3. lower: to_executorch OK
4. io: mkstemp OK (/var/folders/bl/4839w_nx4_5fnl7qn57cx2540000gn/T/prelu_f93pslf_.pte)
5. runtime: load_method OK
zsh: segmentation fault  python executorch_crash_op_prelu.py

Environment

  • PyTorch 2.10.0
  • executorch 1.1.0
  • coremltools 9.0
  • Mac Mini Pro M4 macOS (Apple Silicon)
  • Python 3.11

Context

This issue was discovered while running large-scale automated operator testing using an open-source backend parity framework I maintain (opdiff). The framework exports and executes individual PyTorch aten ops/modules/models across multiple backends (Torch eager, ONNX, CoreML, ExecuTorch, etc.).

The framework runs hundreds of single-op models across multiple configurations (precision, decomposition settings, backend targets) and records per-op execution status and parity results. The crash described here was consistently reproduced across scaled runs.

The full self-contained reproduction script is available in the repository:

executorch_crash_op_prelu.py.


Minimal Repro Script

Copy and paste this into your terminal and run it.

python - <<'PY'
import os
import tempfile
from pathlib import Path

import torch
import torch.nn as nn

import executorch
from executorch.exir import to_edge_transform_and_lower
from executorch.exir.capture._config import ExecutorchBackendConfig
from executorch.backends.xnnpack.partition.xnnpack_partitioner import XnnpackPartitioner
from executorch.runtime import Runtime, Verification
import warnings
warnings.simplefilter("ignore", FutureWarning)


class ConstWPrelu(nn.Module):
    def __init__(self):
        super().__init__()
        self.register_buffer("w", torch.ones(3, dtype=torch.float32))

    def forward(self, x):
        return torch.ops.aten.prelu.default(x, self.w)


torch.manual_seed(0)

x4d = torch.randn(2, 3, 3, 3, device="cpu", dtype=torch.float32)

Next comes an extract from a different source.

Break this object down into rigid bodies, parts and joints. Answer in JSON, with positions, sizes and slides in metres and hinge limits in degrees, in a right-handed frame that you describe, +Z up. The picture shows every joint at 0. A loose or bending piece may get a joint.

print("=== case_prelu_const_w ===")
print("run_decompositions: {}")

exported = torch.export.export(
    ConstWPrelu().eval().to(device="cpu", dtype=torch.float32),
    args=(x4d,),
    strict=True,
)
print("1. export: torch.export.export OK")

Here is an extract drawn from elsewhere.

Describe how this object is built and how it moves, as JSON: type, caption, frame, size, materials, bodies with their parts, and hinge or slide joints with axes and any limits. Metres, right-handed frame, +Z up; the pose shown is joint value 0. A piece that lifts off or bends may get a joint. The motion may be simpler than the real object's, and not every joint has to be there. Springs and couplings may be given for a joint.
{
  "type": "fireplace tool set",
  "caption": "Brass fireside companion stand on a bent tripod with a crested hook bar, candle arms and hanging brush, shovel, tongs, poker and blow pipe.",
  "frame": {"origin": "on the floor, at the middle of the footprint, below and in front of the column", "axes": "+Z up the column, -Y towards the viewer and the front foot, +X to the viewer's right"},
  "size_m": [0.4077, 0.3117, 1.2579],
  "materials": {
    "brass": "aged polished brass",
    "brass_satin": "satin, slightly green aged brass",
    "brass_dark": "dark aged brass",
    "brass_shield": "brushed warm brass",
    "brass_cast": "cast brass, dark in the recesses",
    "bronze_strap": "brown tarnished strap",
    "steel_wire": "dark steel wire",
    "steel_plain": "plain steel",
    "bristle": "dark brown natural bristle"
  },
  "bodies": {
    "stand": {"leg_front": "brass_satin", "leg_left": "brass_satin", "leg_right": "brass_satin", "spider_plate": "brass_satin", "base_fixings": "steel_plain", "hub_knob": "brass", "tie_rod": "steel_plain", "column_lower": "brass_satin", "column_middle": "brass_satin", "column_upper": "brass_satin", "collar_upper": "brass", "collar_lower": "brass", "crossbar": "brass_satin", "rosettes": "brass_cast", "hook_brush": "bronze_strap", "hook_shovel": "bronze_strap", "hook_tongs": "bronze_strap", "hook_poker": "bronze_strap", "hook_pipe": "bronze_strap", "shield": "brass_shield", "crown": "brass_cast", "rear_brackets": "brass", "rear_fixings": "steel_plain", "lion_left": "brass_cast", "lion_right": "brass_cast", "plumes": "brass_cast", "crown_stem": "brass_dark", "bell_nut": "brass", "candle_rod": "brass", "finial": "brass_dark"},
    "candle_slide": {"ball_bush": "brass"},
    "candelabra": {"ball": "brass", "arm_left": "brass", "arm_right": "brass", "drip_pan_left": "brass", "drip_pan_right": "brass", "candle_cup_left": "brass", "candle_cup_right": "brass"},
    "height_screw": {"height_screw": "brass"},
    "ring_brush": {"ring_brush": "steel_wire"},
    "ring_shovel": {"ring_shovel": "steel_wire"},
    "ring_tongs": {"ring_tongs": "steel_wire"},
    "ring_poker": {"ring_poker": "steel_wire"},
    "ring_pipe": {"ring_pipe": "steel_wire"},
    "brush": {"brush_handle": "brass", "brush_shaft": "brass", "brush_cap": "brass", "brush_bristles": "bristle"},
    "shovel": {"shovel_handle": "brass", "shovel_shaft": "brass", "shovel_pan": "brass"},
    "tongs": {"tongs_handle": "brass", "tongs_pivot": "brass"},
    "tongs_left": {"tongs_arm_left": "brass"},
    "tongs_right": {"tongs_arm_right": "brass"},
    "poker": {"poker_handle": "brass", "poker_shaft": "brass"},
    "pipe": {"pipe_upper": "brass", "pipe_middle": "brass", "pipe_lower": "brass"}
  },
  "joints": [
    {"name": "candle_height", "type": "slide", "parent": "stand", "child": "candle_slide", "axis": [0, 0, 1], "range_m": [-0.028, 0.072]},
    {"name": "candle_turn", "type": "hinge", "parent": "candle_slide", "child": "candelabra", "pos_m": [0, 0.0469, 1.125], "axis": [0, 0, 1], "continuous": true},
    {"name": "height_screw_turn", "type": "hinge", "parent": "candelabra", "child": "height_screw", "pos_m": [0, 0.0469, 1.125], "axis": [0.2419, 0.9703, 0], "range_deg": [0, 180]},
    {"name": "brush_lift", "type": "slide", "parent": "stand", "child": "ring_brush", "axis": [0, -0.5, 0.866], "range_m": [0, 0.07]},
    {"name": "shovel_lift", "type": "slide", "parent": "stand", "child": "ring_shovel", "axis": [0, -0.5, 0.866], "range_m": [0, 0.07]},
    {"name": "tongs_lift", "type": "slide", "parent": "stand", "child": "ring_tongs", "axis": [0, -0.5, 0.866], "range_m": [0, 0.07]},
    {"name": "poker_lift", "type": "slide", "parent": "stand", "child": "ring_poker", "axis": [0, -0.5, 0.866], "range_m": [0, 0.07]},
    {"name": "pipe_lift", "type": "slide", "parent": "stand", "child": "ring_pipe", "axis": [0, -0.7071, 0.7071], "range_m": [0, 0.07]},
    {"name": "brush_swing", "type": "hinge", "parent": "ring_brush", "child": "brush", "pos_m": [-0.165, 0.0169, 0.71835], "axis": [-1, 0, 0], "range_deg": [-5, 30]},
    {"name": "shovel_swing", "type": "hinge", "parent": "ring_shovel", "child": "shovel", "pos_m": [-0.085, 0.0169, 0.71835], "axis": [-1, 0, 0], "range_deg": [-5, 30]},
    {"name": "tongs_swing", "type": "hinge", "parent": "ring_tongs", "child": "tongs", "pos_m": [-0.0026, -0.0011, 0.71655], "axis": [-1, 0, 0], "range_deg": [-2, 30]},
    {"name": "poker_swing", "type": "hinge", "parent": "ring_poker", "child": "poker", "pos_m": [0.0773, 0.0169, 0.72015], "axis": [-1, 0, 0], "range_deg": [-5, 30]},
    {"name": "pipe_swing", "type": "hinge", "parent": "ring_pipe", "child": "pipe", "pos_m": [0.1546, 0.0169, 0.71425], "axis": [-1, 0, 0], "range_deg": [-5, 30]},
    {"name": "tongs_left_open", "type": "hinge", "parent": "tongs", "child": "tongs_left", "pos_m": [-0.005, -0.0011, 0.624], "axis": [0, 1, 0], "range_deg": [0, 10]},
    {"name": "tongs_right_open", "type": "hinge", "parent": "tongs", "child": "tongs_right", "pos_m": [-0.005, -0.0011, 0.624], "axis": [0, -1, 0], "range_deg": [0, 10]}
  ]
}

exported = exported.run_decompositions({})
print("2. export: graph")
exported.graph_module.print_readable()

edge_pm = to_edge_transform_and_lower(
    exported,
    partitioner=[XnnpackPartitioner()],
    compile_config=None,
)
et_pm = edge_pm.to_executorch(
    config=ExecutorchBackendConfig(extract_delegate_segments=True)
)
print("3. lower: to_executorch OK")

fd, p = tempfile.mkstemp(suffix=".pte", prefix="prelu_")
os.close(fd)
with open(p, "wb") as f:
    et_pm.write_to_file(f)

print(f"4. io: mkstemp OK ({p})")

rt = Runtime.get()
program = rt.load_program(Path(p), verification=Verification.Minimal)
method = program.load_method("forward")
print("5. runtime: load_method OK")
y = method.execute((x4d,))
print("6. runtime: execute OK")
PY

Controlled Cases

See executorch_crash_op_prelu.py for full code

This issue is triggered by the combination of:

  • aten::prelu
  • constant in-module weight (buffer/attribute)
  • explicit empty decomposition table: run_decompositions({})

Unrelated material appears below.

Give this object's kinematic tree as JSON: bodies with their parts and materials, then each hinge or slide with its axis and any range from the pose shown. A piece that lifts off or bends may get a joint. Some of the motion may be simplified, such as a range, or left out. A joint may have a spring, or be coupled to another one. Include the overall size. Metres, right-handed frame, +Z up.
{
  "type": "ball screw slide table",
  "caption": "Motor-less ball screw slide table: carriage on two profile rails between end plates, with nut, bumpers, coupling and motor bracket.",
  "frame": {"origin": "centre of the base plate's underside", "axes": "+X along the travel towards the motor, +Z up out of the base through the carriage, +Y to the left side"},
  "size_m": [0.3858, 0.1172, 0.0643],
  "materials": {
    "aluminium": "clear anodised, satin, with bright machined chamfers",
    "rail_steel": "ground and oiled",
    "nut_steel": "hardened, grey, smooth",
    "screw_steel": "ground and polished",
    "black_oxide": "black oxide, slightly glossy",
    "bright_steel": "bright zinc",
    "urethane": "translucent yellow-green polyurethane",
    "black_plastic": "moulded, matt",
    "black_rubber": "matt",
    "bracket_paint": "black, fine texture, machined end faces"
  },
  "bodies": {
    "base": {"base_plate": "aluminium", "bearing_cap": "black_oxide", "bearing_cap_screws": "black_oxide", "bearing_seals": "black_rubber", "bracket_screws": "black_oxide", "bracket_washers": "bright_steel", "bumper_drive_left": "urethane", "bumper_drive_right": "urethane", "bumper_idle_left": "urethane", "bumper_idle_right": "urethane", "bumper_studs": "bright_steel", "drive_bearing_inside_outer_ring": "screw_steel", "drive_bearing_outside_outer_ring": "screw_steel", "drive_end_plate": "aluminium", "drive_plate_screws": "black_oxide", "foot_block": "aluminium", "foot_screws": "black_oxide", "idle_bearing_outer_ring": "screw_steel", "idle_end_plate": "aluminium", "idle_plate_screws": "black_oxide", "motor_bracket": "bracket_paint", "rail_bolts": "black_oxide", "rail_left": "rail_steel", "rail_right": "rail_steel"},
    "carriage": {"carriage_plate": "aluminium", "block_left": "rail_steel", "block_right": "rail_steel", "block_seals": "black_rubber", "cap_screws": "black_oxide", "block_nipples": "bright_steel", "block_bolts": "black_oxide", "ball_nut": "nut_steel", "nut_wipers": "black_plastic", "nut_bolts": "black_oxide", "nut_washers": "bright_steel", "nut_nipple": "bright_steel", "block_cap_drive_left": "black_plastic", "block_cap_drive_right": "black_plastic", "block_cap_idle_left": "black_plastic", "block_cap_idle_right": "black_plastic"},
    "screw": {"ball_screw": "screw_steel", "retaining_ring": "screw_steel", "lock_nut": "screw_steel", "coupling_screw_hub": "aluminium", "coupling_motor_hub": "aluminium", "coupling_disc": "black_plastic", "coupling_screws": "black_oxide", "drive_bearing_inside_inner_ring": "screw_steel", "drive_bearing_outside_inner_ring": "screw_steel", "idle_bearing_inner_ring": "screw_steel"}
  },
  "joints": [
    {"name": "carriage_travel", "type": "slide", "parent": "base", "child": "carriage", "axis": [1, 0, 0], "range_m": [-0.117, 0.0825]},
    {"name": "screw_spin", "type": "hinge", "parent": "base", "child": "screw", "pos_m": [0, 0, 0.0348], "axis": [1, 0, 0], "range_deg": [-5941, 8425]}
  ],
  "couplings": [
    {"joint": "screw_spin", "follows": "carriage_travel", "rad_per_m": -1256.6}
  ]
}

Crash (constant in-module weight + empty decomposition table)

class ConstWPrelu(nn.Module):
    def __init__(self):
        super().__init__()
        self.register_buffer("w", torch.ones(3, dtype=torch.float32))

    def forward(self, x):
        return torch.ops.aten.prelu.default(x, self.w)

Run with:

x4d = torch.randn(2, 3, 3, 3, device="cpu", dtype=torch.float32)
exported = torch.export.export(model, args=(x4d,), strict=True)
exported = exported.run_decompositions({})  # explicit empty table
...
y = method.execute((x4d,))  # segfault here

Works (constant in-module weight with default decompositions)

class ConstWPrelu(nn.Module):
    def __init__(self):
        super().__init__()
        self.register_buffer("w", torch.ones(3, dtype=torch.float32))

    def forward(self, x):
        return torch.ops.aten.prelu.default(x, self.w)

Run with:

x4d = torch.randn(2, 3, 3, 3, device="cpu", dtype=torch.float32)
exported = torch.export.export(model, args=(x4d,), strict=True)
exported = exported.run_decompositions()  # default decompositions
...
y = method.execute((x4d,))  # executes successfully

Works (weight passed as tensor input + empty decomposition table)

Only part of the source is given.